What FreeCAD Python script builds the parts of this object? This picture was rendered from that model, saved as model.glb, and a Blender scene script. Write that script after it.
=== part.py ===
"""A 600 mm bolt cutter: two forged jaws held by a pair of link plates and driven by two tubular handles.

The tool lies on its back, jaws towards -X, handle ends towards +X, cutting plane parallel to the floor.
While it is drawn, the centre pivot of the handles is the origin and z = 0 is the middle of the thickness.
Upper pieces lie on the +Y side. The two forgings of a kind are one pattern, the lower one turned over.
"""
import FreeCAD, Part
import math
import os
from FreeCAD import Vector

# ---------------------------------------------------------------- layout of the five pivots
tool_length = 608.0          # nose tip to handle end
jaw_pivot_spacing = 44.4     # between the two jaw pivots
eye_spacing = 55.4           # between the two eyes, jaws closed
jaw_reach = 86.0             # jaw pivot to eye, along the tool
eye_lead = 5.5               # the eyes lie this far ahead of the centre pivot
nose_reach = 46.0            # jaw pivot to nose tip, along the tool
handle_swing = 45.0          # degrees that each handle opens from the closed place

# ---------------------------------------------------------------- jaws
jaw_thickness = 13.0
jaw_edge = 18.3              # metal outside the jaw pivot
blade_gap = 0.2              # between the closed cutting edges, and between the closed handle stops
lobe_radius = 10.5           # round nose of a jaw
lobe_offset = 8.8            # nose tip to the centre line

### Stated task
Repeat back the data above, exact to the last character.

### Solution for this problem
What FreeCAD Python script builds the parts of this object? This picture was rendered from that model, saved as model.glb, and a Blender scene script. Write that script after it.
=== part.py ===
"""A 600 mm bolt cutter: two forged jaws held by a pair of link plates and driven by two tubular handles.

The tool lies on its back, jaws towards -X, handle ends towards +X, cutting plane parallel to the floor.
While it is drawn, the centre pivot of the handles is the origin and z = 0 is the middle of the thickness.
Upper pieces lie on the +Y side. The two forgings of a kind are one pattern, the lower one turned over.
"""
import FreeCAD, Part
import math
import os
from FreeCAD import Vector

# ---------------------------------------------------------------- layout of the five pivots
tool_length = 608.0          # nose tip to handle end
jaw_pivot_spacing = 44.4     # between the two jaw pivots
eye_spacing = 55.4           # between the two eyes, jaws closed
jaw_reach = 86.0             # jaw pivot to eye, along the tool
eye_lead = 5.5               # the eyes lie this far ahead of the centre pivot
nose_reach = 46.0            # jaw pivot to nose tip, along the tool
handle_swing = 45.0          # degrees that each handle opens from the closed place

# ---------------------------------------------------------------- jaws
jaw_thickness = 13.0
jaw_edge = 18.3              # metal outside the jaw pivot
blade_gap = 0.2              # between the closed cutting edges, and between the closed handle stops
lobe_radius = 10.5           # round nose of a jaw
lobe_offset = 8.8            # nose tip to the centre line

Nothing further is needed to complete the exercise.